The Chickasaw Nation adopted a new constitution in August, 1856. According to Meserve, there were several candidates in the 1856 election for governor, but none received a majority of the popular vote. Thus, the choice was left to the Legislature, which selected Cyrus Harris by a majority of one vote. Harris spent the majority of his two-year term organizing the new government. He ran for a second term in 1858, but was defeated by Dougherty Colbert.

Cyrus Harris was elected Governor again in 1860. During this term, the American Civil War broke out. The Chickasaws were the first of the Five Civilized Tribes to openly favor the Confederacy. (Note: Meserve stated that one major factor for this development was that the United States Army had already abandoned Fort Washita, leaving the Chickasaw Nation vulnerable to attacks by the Plains Indians, who roamed the western part of Indian Territory.) Governor Harris signed the resolutions supporting secessions from the Union on May 25, 1861.

Harris lost the 1862 election to Dougherty Colbert, and did not run for office in 1864. He ran again in 1866 and was elected Governor for the third time, and was reelected in 1868. Apparently he did not run again in 1870, but made his final campaign in 1872, in which he won his final term as governor. Although he ran again in 1874, he lost to B. F. Overton. He was a candidate in the 1878 election for a sixth term, but lost to Benjamin Burney by five votes. He then retired from politics and spent the remainder of his life at his Mill Creek home. He only emerged from political retirement in 1886 to vigorously support his nephew, William Guy, who was the Progressive Party candidate for governor. Guy's opponent, the "Conservative Party candidate, William L. Byrd, lost this election. However, their political fortunes reversed, and Byrd defeated Guy in the 1890 election.

==Harris family==
Sources state that Cyrus Harris married three times. His first wife was Kizzie Kemp. His second wife was Nancy Thomas who was born in 1830 in Chickasaw, Mississippi. She married Cyrus Harris in 1848. They had eight children in 14 years. She died as a young mother on January 22, 1864, in Mill Creek, Oklahoma, at the age of 34. His third was Hettie Frazier.
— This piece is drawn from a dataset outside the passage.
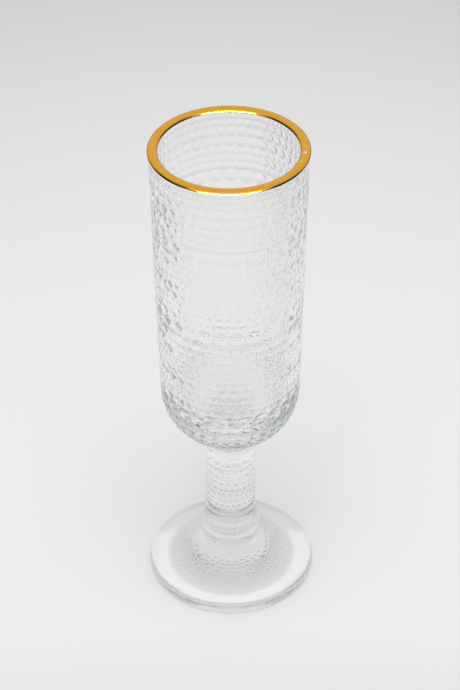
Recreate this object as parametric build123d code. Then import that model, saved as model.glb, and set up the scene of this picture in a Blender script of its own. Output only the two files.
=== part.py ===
from build123d import *
import os
from math import sqrt

# Champagne flute in pressed clear glass with a fired gold rim.
# Four pieces, all turned about Z: gold_rim, bowl, stem and foot.
# Millimetres, +Z up, origin at the centre of the foot's resting plane.
# The glass is pressed with rings of small round beads. The walls drawn here pass over
# the tops of those beads, so every size is the one that callipers would read.

# ---- Driving sizes -------------------------------------------------------------
# Whole glass
overall_height = 189.0  # table to the top of the gold
rim_diameter = 56.1  # over the gold

# Gold rim: a skin over the crowned lip
gold_thickness = 0.2  # thicker than real fired gold, so that it is a solid of its own

# Bowl: a slightly tapering tube with a thick rounded bottom
lip_thickness = 3.2  # glass at the lip
lip_crown = 0.9  # the lip's top is half an ellipse, this high
bowl_base_diameter = 51.3  # outside, where the wall turns into the bottom
bowl_base_wall = 3.4  # glass at the same place
corner_width = 18.6  # the bottom corner is a quarter ellipse: this far in
corner_rise = 21.2  # and this far up
base_thickness = 12.8  # solid glass under the drink
floor_corner_radius = 12.0  # inside corner between wall and floor
neck_length = 3.0  # stub under the bowl that the stem is fused to
neck_fillet = 1.5

# Stem: a straight solid rod
stem_diameter = 18.7
stem_length = 37.8

# Foot: a disc that sweeps up into a trumpet as wide as the stem
foot_diameter = 63.0
foot_height = 24.9  # table to the seam with the stem
collar_overhang = 1.3  # rounded collar under the seam: this far out past the stem
collar_drop = 1.3  # and this far down
disc_thickness = 5.2  # where the sweep runs out level
shoulder_width = 3.8  # rounded top edge of the disc: this far in
shoulder_drop = 2.9  # and this far down
heel_radius = 1.2  # rounded bottom edge of the disc
bearing_width = 5.5  # flat ring that the glass stands on
dish_depth = 1.7  # underside inside that ring: a shallow dish, this deep in the middle

# ---- Heights and radii that follow from them -----------------------------------
stem_radius = stem_diameter / 2
stem_top = foot_height + stem_length
bowl_bottom = stem_top + neck_length
bowl_turn = bowl_bottom + corner_rise
floor_height = bowl_bottom + base_thickness

lip_half = lip_thickness / 2
lip_outside = rim_diameter / 2 - gold_thickness
lip_inside = lip_outside - lip_thickness
lip_middle = lip_outside - lip_half
lip_height = overall_height - gold_thickness - lip_crown  # where the crown starts

base_outside = bowl_base_diameter / 2
base_inside = base_outside - bowl_base_wall

foot_radius = foot_diameter / 2
collar_radius = stem_radius + collar_overhang
dish_edge = foot_radius - heel_radius - bearing_width  # radius where the dish starts


# ---- Helpers -------------------------------------------------------------------
def turned(*edges):
    """Turns a closed outline, given as edges in (radius, height), about Z."""
    outline = Plane.XZ * make_face(Curve() + list(edges))
    return revolve(outline, Axis.Z)


def ellipse_arc(centre, width, rise, start, size=90):
    """Part of an upright ellipse round centre, anticlockwise from start degrees."""
    return EllipticalCenterArc(centre, width, rise, start_angle=start, arc_size=size)


# ---- Gold rim ------------------------------------------------------------------
def make_gold_rim():
    """A thin cap: it wraps the crown of the lip and ends level with its start."""
    centre = (lip_middle, lip_height)
    outer = lip_half + gold_thickness
    over = ellipse_arc(centre, outer, lip_crown + gold_thickness, 0, 180)
    inner_edge = Line((lip_middle - outer, lip_height), (lip_inside, lip_height))
    under = ellipse_arc(centre, lip_half, lip_crown, 0, 180)
    outer_edge = Line((lip_outside, lip_height), (lip_middle + outer, lip_height))
    return turned(over, inner_edge, under, outer_edge)


# ---- Bowl ----------------------------------------------------------------------
def make_bowl():
    """Solid outside form, with a neck stub under it, less the space for the drink."""
    turn_centre = (base_outside - corner_width, bowl_turn)
    corner = ellipse_arc(turn_centre, corner_width, corner_rise, 270)
    wall = Line((base_outside, bowl_turn), (lip_outside, lip_height))
    lip = ellipse_arc((lip_middle, lip_height), lip_half, lip_crown, 0, 180)
    closing = Polyline(
        (lip_inside, lip_height),
        (0, lip_height),
        (0, bowl_bottom),
        (base_outside - corner_width, bowl_bottom),
    )
    body = turned(corner, wall, lip, closing)

    # The stub runs up into the solid bottom, so the two fuse wherever they cross.
    stub_height = neck_length + base_thickness / 2
    stub = Pos(0, 0, stem_top + stub_height / 2) * Cylinder(stem_radius, stub_height)
    body = body + stub
    across = (stem_radius - base_outside + corner_width) / corner_width
    meeting = bowl_turn - corner_rise * sqrt(1 - max(across, 0) ** 2)
    joint = body.edges().filter_by_position(Axis.Z, meeting - 0.01, meeting + 0.01)
    body = fillet(joint, neck_fillet)

    return body - make_drink_space()


def make_drink_space():
    """The inside of the bowl, from the floor to the start of the lip's crown."""
    section = Polyline(
        (0, floor_height),
        (base_inside, floor_height),
        (lip_inside, lip_height),
        (0, lip_height),
        close=True,
    )
    face = make_face(section)
    floor_corner = face.vertices().sort_by(Axis.X)[-2:].sort_by(Axis.Y)[0]
    face = fillet(floor_corner, floor_corner_radius)
    return revolve(Plane.XZ * face, Axis.Z)


# ---- Stem ----------------------------------------------------------------------
def make_stem():
    """A rod from the foot's seam to the bowl's neck, flat at both fused ends."""
    return Pos(0, 0, foot_height + stem_length / 2) * Cylinder(stem_radius, stem_length)


# ---- Foot ----------------------------------------------------------------------
def make_foot():
    """Disc with a rounded shoulder, swept up to a collar, dished a little beneath."""
    collar_foot = foot_height - collar_drop
    collar = ellipse_arc((stem_radius, collar_foot), collar_overhang, collar_drop, 0)

    sweep_end = foot_radius - shoulder_width
    sweep_rise = collar_foot - disc_thickness
    sweep_width = sweep_end - collar_radius
    sweep = ellipse_arc((sweep_end, collar_foot), sweep_width, sweep_rise, 180)

    shoulder_centre = (sweep_end, disc_thickness - shoulder_drop)
    shoulder = ellipse_arc(shoulder_centre, shoulder_width, shoulder_drop, 0)
    edge = Line((foot_radius, disc_thickness - shoulder_drop), (foot_radius, heel_radius))
    heel = CenterArc((foot_radius - heel_radius, heel_radius), heel_radius, 270, 90)
    closing = Polyline(
        (foot_radius - heel_radius, 0),
        (0, 0),
        (0, foot_height),
        (stem_radius, foot_height),
    )
    body = turned(collar, sweep, shoulder, edge, heel, closing)

    # The dish is the cap of a large ball that crosses the resting plane at its edge.
    ball_radius = (dish_edge**2 + dish_depth**2) / (2 * dish_depth)
    return body - Pos(0, 0, dish_depth - ball_radius) * Sphere(ball_radius)


# ---- Write one STEP per piece --------------------------------------------------
os.makedirs("parts", exist_ok=True)
export_step(make_gold_rim(), "parts/gold_rim.step")
export_step(make_bowl(), "parts/bowl.step")
export_step(make_stem(), "parts/stem.step")
export_step(make_foot(), "parts/foot.step")
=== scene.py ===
# %% [markdown]
# # A pressed glass flute with a gold rim
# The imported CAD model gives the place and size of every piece. This script keeps that
# frame as it is and dresses it: beaded glass skins stand for the plain CAD walls, a
# gilded band stands for the CAD rim, and a pale studio lights them.

# %% Load the fixed frame
import math

import bpy
import numpy as np
from mathutils import Matrix, Vector


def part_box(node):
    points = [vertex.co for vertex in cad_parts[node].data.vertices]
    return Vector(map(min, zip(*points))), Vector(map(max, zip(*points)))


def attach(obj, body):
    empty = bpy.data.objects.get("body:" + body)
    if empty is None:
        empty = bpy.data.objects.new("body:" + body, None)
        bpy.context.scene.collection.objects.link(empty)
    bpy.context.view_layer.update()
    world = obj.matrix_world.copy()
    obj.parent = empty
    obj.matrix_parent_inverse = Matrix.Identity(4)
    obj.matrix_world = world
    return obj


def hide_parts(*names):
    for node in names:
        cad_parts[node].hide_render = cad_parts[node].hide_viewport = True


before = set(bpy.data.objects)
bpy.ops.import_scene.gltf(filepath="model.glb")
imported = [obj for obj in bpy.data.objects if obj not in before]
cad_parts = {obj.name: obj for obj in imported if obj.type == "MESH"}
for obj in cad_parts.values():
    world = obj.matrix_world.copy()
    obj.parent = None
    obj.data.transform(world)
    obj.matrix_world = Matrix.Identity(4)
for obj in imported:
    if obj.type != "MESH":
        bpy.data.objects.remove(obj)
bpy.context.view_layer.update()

scene = bpy.context.scene
MM = 0.001

# %% [markdown]
# ## Camera
# A long lens looks down at the glass from about forty degrees. The camera is placed by
# its distance from a point on the glass's axis, so it always looks at the object.

# %% Camera
LENS, SENSOR = 120.0, 36.0  # mm, a telephoto
DEPRESSION = math.radians(37.37)
DISTANCE = 833.8 * MM
AIM_HEIGHT = 104.3 * MM
ROLL = math.radians(-0.30)  # about the line of sight, so the glass leans by a hair
NEAREST = 50 * MM  # nothing nearer to the lens is drawn

camera_data = bpy.data.cameras.new("camera")
camera_data.lens = LENS
camera_data.sensor_width = SENSOR
camera_data.clip_start = NEAREST
camera = bpy.data.objects.new("camera", camera_data)
camera.location = (
    0,
    -DISTANCE * math.cos(DEPRESSION),
    AIM_HEIGHT + DISTANCE * math.sin(DEPRESSION),
)
tilt = Matrix.Rotation(math.pi / 2 - DEPRESSION, 3, "X")
camera.rotation_euler = (tilt @ Matrix.Rotation(ROLL, 3, "Z")).to_euler()
scene.collection.objects.link(camera)
scene.camera = camera
print("camera stands at", [round(v, 3) for v in camera.location])


# %% [markdown]
# ## Colour and node helpers
# Colours are written as the sRGB hex values that a paint program shows. Blender's
# shaders work in linear light, so one function converts them. A second small function
# adds a shader node with its settings and links.

# %% Helpers for colour and nodes
def linear(hex_colour):
    """sRGB hex such as "#C0FFEE" to a linear RGBA tuple."""
    parts = [int(hex_colour[i : i + 2], 16) / 255 for i in (1, 3, 5)]
    return tuple(
        c / 12.92 if c <= 0.04045 else ((c + 0.055) / 1.055) ** 2.4 for c in parts
    ) + (1.0,)


def add_node(tree, kind, settings=None, inputs=None):
    """Adds one node. An input given as a socket is linked, and any other is set."""
    node = tree.nodes.new(kind)
    for name, value in (settings or {}).items():
        setattr(node, name, value)
    for name, value in (inputs or {}).items():
        if isinstance(value, bpy.types.NodeSocket):
            tree.links.new(value, node.inputs[name])
        else:
            node.inputs[name].default_value = value
    return node


def new_material(name):
    """An empty node material and its output node."""
    material = bpy.data.materials.new(name)
    material.use_nodes = True
    tree = material.node_tree
    tree.nodes.clear()
    output = add_node(tree, "ShaderNodeOutputMaterial")
    print("material", name)
    return material, tree, output


SMOOTH = {"interpolation_type": "SMOOTHSTEP"}  # a Map Range that eases in and out
COLOURS = {"data_type": "RGBA"}  # a Mix of two colours, on its inputs 6 and 7


# %% [markdown]
# ## Clear pressed soda-lime glass
# Soda-lime glass bends light by an index near 1.52 and is all but colourless. The
# plunger and the mould leave a slow ripple a few millimetres long in the fire-polished
# skin, and that is what makes straight edges seen through it waver. A path tracer finds
# it hard to carry light through glass on to the table. So for the rays that carry light
# to matt surfaces the glass is plainly transparent, and the paper under the foot is lit
# much as it is beside it.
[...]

In 1960, flooding along Mill Creek threatened to wash away the old Mill Creek Cemetery. Relatives of Governor Harris decided to have his remains moved to the Drake-Nebo Cemetery. (Note: The Drake-Nebo Cemetery is located near the communities of Drake and Nebo in Murray County, Oklahoma.) His wife and one daughter, Emily, had been buried there during the 1990s. Their other daughter, Lucy Harris Lael, had been reburied in Oaklawn Cemetery in Wynnewood, Oklahoma.